Um dos problemas com essa edição de "Os Senhores do Crime" nada tem a ver com o autor: é o fato de ela estar muito defasada no tempo. Publicado originalmente em 1998 e com uma abordagem muito imediatista dos problemas econômicos e políticos, o livro ficou desatualizado. Por exemplo, grande parte da análise inicial do trabalho é constituída de críticas à artificialidade dos altos valores de empresas da chamada "nova economia", que se desvaneceram com o estouro da "bolha virtual" ocorrido em 2000.
O mais grave, no entanto, é a superficialidade dos ataques do autor à globalização da economia, ao capitalismo monopolista e às assimetrias de comércio mundial. Ele está provavelmente certo em boa parte dos reparos que faz. Mas, por não fundamentar nem com dados nem com boa teoria seus argumentos, cai na vala comum dos slogans de passeata.
Toda a primeira parte de "Os Senhores do Crime", que trata das relações entre a globalização dos mercados e o declínio do Estado nacional, um tema interessantíssimo e muito bem tratado por diversos autores (entre eles, por exemplo, o brasileiro Gilberto Dupas), é desperdiçado em um tiroteio infindável que mistura lugares-comuns genéricos, insinuações não documentadas e referências a casos conhecidos baseadas em noticiário de jornal.
Os capítulos que tratam do caso mais específico das máfias criminosas na antiga União Soviética são mais consistentes e trazem alguma novidade com relação à maneira como elas operam e a possibilidade de combatê-las com êxito. Mas permanece uma tendência irrefreável a misturar essa informação com jargões doutrinários, assim como o aspecto mosaicado da mistura de fatos que deixam de ser conectados por um fio condutor coerente.

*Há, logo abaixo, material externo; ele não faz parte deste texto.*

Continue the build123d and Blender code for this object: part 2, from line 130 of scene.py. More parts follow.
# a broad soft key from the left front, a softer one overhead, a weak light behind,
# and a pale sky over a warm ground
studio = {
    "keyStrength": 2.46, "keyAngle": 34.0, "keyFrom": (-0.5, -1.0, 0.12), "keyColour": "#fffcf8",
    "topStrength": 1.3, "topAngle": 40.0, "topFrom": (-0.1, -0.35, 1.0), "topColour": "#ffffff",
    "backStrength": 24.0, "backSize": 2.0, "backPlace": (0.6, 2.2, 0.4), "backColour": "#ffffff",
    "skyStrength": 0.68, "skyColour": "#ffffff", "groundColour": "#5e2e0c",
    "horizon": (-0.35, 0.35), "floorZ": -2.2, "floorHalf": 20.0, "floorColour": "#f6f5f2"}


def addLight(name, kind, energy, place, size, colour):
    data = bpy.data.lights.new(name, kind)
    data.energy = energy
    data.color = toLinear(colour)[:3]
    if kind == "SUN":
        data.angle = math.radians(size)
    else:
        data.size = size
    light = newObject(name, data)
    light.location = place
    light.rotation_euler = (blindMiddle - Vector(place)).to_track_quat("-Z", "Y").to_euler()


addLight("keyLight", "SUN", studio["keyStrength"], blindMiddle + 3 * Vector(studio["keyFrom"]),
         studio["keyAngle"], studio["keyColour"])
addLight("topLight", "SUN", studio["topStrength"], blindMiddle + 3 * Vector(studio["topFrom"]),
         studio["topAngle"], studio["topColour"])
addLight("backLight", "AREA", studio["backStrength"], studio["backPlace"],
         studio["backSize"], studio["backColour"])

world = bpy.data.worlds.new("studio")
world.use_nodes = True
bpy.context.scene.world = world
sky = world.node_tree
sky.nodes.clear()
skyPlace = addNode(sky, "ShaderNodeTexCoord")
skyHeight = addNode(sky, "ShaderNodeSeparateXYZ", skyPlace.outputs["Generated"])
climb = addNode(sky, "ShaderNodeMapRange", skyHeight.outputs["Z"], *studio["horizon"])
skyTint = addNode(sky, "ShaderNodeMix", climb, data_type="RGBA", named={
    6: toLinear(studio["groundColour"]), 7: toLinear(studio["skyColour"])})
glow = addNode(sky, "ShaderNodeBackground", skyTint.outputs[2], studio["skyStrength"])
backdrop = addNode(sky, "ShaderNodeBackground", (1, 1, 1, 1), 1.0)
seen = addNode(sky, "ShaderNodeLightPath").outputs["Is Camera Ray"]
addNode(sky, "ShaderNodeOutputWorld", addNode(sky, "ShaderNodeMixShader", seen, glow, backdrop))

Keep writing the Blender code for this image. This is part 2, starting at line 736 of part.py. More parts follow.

É uma pena, porque a atualidade do assunto é claríssima, como mostra a crise política e econômica na Rússia provocada pela prisão de Mikhail Khodorkovsky (um dos expoentes da associação entre crime organizado e atividades de conglomerados da iniciativa privada que se criaram no turbilhão posterior à queda do Muro de Berlim), e a falta de conhecimento do público a seu respeito é evidente. Apesar do entusiasmo juvenil e da admirável coragem, Ziegler não ajuda a iluminar suficientemente esse tópico.


Carlos Eduardo Lins da Silva é diretor-adjunto de Redação do jornal "Valor Econômico"


Os Senhores do Crime
 
Autor: Jean Ziegler Tradução: Clóvis Marques Editora: Record Quanto: R$ 40 (332 págs.)